I am a serial procrastinator.
But I’m not lazy. I’ve run marathons, cycled the length and breadth of England (including a 140 mile slog from east to west coast in a single day and a 525-mile week-long ride from Edinburgh to Brighton), and climbed a mountain on crutches with a broken ankle just to escape boredom.
But when it comes to doing the easy things I procrastinate like crazy.
I procrastinate even if I know it’ll cost me money. I book flights at the last minute, even though I could have done it a month ago, and I leave bills until the day before they are due (and occasionally a bit later).
I barely scraped through to pass by undergraduate degree, leaving revision to coffee-fueled overnight cramming sessions. It was horrible, but the same thing happened every time.
I’m not a morning person…
… but then it’s also pretty rare that I’m in bed before 1 in the morning. It just doesn’t seem that urgent to go to sleep.

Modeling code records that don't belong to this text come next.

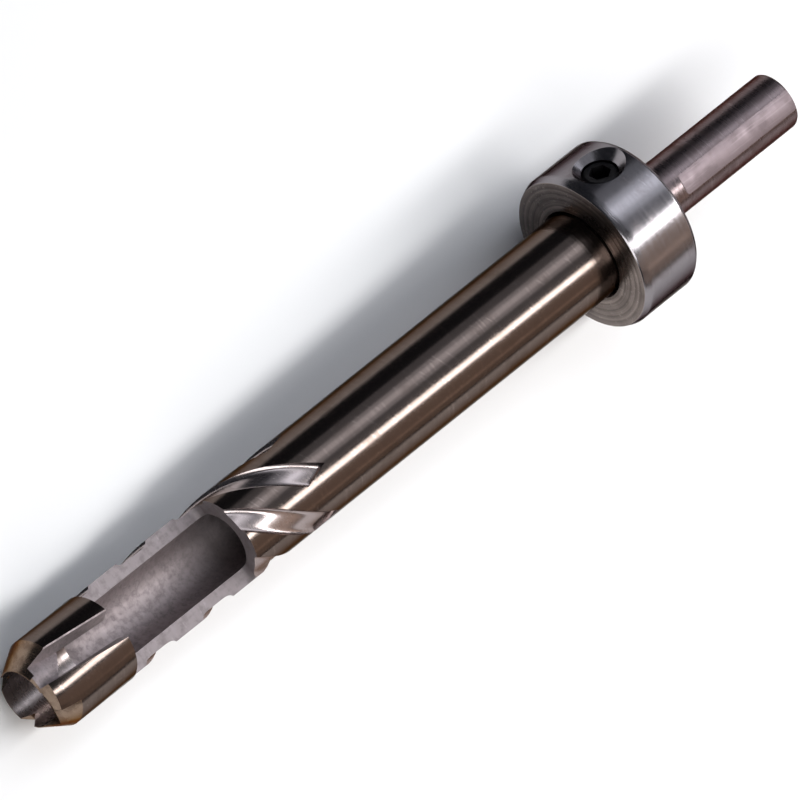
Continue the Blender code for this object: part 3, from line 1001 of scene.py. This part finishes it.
def place_camera():
    """Makes the scene's camera, with a lens long enough for the photo's near-parallel edges."""
    right, up, back = camera_axes()
    data = bpy.data.cameras.new("camera")
    data.sensor_width = SENSOR
    data.lens = SENSOR * CAMERA_DISTANCE / VIEW_WIDTH
    data.clip_start = 0.01
    data.clip_end = 100.0
    camera = bpy.data.objects.new("camera", data)
    bpy.context.scene.collection.objects.link(camera)
    turn = Matrix((right, up, back)).transposed().to_4x4()
    turn.translation = Vector((VIEW_MIDDLE, 0.0, 0.0)) + back * CAMERA_DISTANCE
    camera.matrix_world = REST @ turn
    bpy.context.scene.camera = camera


def soft_lamp(name, direction, distance, size, power, color=(1.0, 1.0, 1.0)):
    """A soft box that faces the middle of the tool, its long side along the tool."""
    data = bpy.data.lights.new(name, "AREA")
    data.shape = "RECTANGLE"
    data.size, data.size_y = size
    data.energy = power
    data.color = color
    lamp = bpy.data.objects.new(name, data)
    bpy.context.scene.collection.objects.link(lamp)
    back = direction.normalized()
    side = Vector((1.0, 0.0, 0.0))
    side = (side - back * side.dot(back)).normalized()
    turn = Matrix((side, back.cross(side), back)).transposed().to_4x4()
    turn.translation = Vector((VIEW_MIDDLE, 0.0, 0.0)) + back * distance
    lamp.matrix_world = REST @ turn


def seen_from_barrel(degrees):
    """Where the barrel, seen by the camera at an angle round its axis, mirrors the room."""
    lean = math.radians(CAMERA_LEAN)
    ring = around(math.cos(lean), 2 * degrees)
    return Vector((math.sin(lean), ring.y, ring.z))


COOL = (0.88, 0.92, 1.0)
WARM = (1.0, 0.74, 0.58)
# Each lamp: where the barrel mirrors it, its distance, its length and width, its power and its colour
LAMPS = {
    "strip_lamp": (15.0, 0.45, (0.80, 0.075), 2.3, (1.0, 1.0, 1.0)),
    "top_lamp_0": (-8.5, 0.50, (0.80, 0.10), 0.26, COOL),
    "top_lamp_1": (-8.5, 0.505, (0.80, 0.24), 0.50, COOL),
    "top_lamp_2": (-8.5, 0.51, (0.80, 0.60), 0.46, COOL),
    "warm_lamp": (28.0, 0.50, (0.80, 0.26), 0.34, WARM),
    "low_warm_lamp": (39.0, 0.50, (0.80, 0.15), 0.16, WARM),
}
SOFT_BOX = ((-0.52, -0.48, 0.71), 0.90, (0.50, 0.50), 3.6)   # towards it, its distance, size and power


class OBJECT_OT_plug_cutter_stage(bpy.types.Operator):
    """Lays the floor and sets the lamps and the camera"""
    bl_idname = "object.plug_cutter_stage"
    bl_label = "Studio"

    def execute(self, context):
        looks = context.scene.plug_cutter_studio
        bpy.ops.object.select_all(action="DESELECT")
        bpy.ops.mesh.primitive_plane_add(size=FLOOR_SIZE)
        floor = name_piece("floor")
        material = bpy.data.materials.new("pale_floor")
        material.use_nodes = True
        shader = material.node_tree.nodes["Principled BSDF"]
        shader.inputs["Base Color"].default_value = (*looks.floor_color, 1.0)
        shader.inputs["Roughness"].default_value = 0.9
        shader.inputs["Specular IOR Level"].default_value = 0.1
        floor.data.materials.append(material)
        for name, (degrees, *setting) in LAMPS.items():
            soft_lamp(name, seen_from_barrel(degrees), *setting)
        direction, *setting = SOFT_BOX
        soft_lamp("soft_box", Vector(direction), *setting)
        world = bpy.data.worlds.new("room")
        world.use_nodes = True
        background = world.node_tree.nodes["Background"]
        background.inputs["Color"].default_value = (*looks.sky_color, 1.0)
        background.inputs["Strength"].default_value = looks.sky_level
        context.scene.world = world
        context.scene.view_settings.view_transform = "Standard"
        place_camera()
        return {"FINISHED"}


class VIEW3D_PT_plug_cutter(bpy.types.Panel):
    """Lists the pieces of the plug cutter"""
    bl_idname = "VIEW3D_PT_plug_cutter"
    bl_label = "Plug Cutter"
    bl_space_type = "VIEW_3D"
    bl_region_type = "UI"
    bl_category = "Plug Cutter"

    def draw(self, context):
        layout = self.layout
        for sizes in (context.scene.plug_cutter_sizes, context.scene.stop_collar_sizes,
                      context.scene.plug_cutter_studio):
            column = layout.column()
            for name in sizes.__annotations__:
                column.prop(sizes, name)
        for operator in OPERATORS:
            layout.operator(operator.bl_idname)


OPERATORS = (OBJECT_OT_plug_cutter_body, OBJECT_OT_stop_collar, OBJECT_OT_set_screw,
             OBJECT_OT_plug_cutter_stage)
CLASSES = (PlugCutterSizes, StopCollarSizes, StudioLooks, *OPERATORS, VIEW3D_PT_plug_cutter)


def register():
    for item in CLASSES:
        bpy.utils.register_class(item)
    bpy.types.Scene.plug_cutter_sizes = PointerProperty(type=PlugCutterSizes)
    bpy.types.Scene.stop_collar_sizes = PointerProperty(type=StopCollarSizes)
    bpy.types.Scene.plug_cutter_studio = PointerProperty(type=StudioLooks)


def unregister():
    del bpy.types.Scene.plug_cutter_studio
    del bpy.types.Scene.stop_collar_sizes
    del bpy.types.Scene.plug_cutter_sizes
    for item in reversed(CLASSES):
        bpy.utils.unregister_class(item)


def main():
    register()
    bpy.ops.object.plug_cutter_stage()
    bpy.ops.object.plug_cutter_body()
    bpy.ops.object.stop_collar_piece()
    bpy.ops.object.set_screw_piece()


if __name__ == "__main__":
    main()
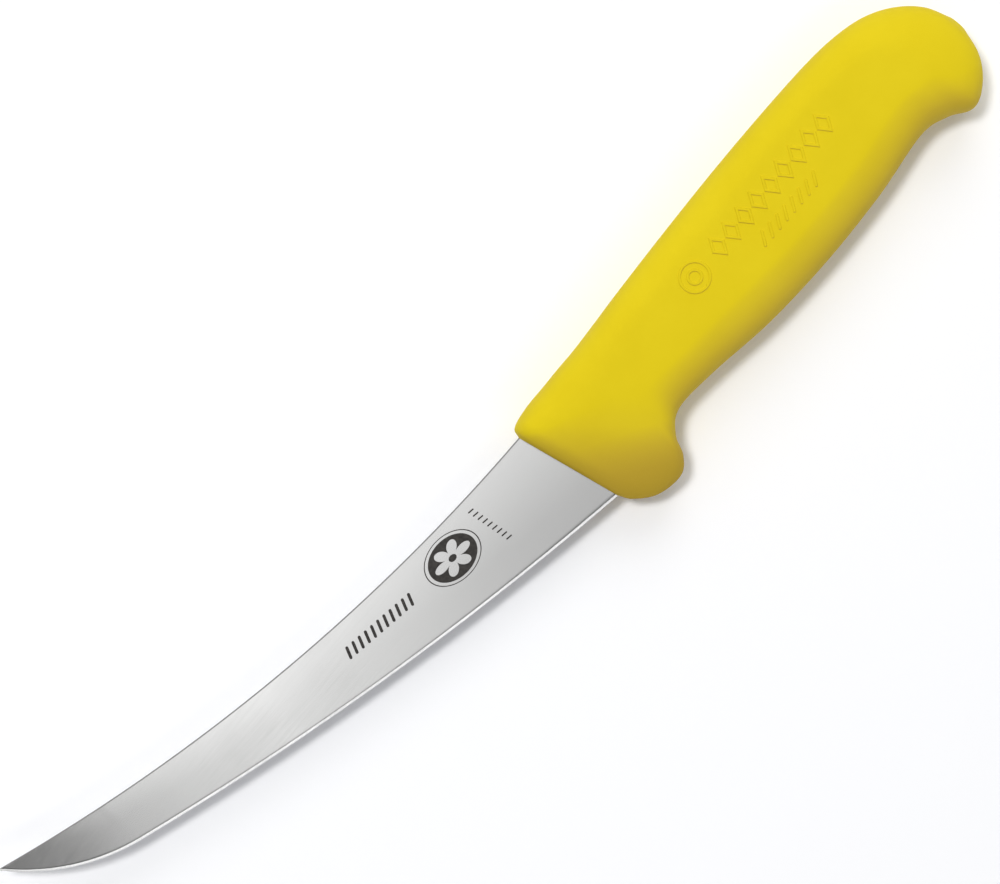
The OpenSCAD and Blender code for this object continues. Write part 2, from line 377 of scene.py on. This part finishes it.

So I’ll struggle to get up before 9. During my PhD I’d usually arrive at work at about 11, then I’d need coffee, check email… then before I knew it I was going for lunch at 1.
But it’s OK, I’ll stay late and get more done this afternoon…
Just another 30 minutes…
I’ll just watch to the end of this episode of The Simpsons, then I’ll get down to work. It’s just 30 minutes to lunch, I’ll just check my email. I’m sleepy, I’ll snooze for half an hour…
It’s an endless cycle of self-torture.
I’ll change, starting tomorrow…
Tomorrow will be different. Tomorrow I’m going to get up at 6 am. Tomorrow I’ll buy a diary and a whiteboard and get myself organised.
But old habits die hard. After a week the diary is buried under a pile of crap on the desk, and the whiteboard has all the same stuff I wrote in the short-lived burst of enthusiasm the day I bought it.
And yet I still managed to write my PhD thesis in 3 months.
Making the transition
To finish your PhD, you have to make the transition from researcher to writer. That means changing some of your routines and habits.
There comes a time when you have to ask yourself if you are serious; when you have to ask yourself why you are here, and what you have to do to succeed.
It’s no use beating yourself up and wishing you had more will power. Instead you just need to ask how you can make life easier for yourself.
Change your environment
I struggled to stay off email, so when it came to writing my thesis I worked at home with no internet connection. There’s no way I could have stayed off the internet in the office, but at home, without the choice, no self-control was needed.
But at home my default habit used to be to watch TV. 99% of the programmes are pointless anyway, so I threw it out and after a week didn’t miss it in the slightest.
Those two decisions were as important as anything else in helping me finish.
It’s incredibly hard to change yourself, but you can change your environment easily to help change your behaviour.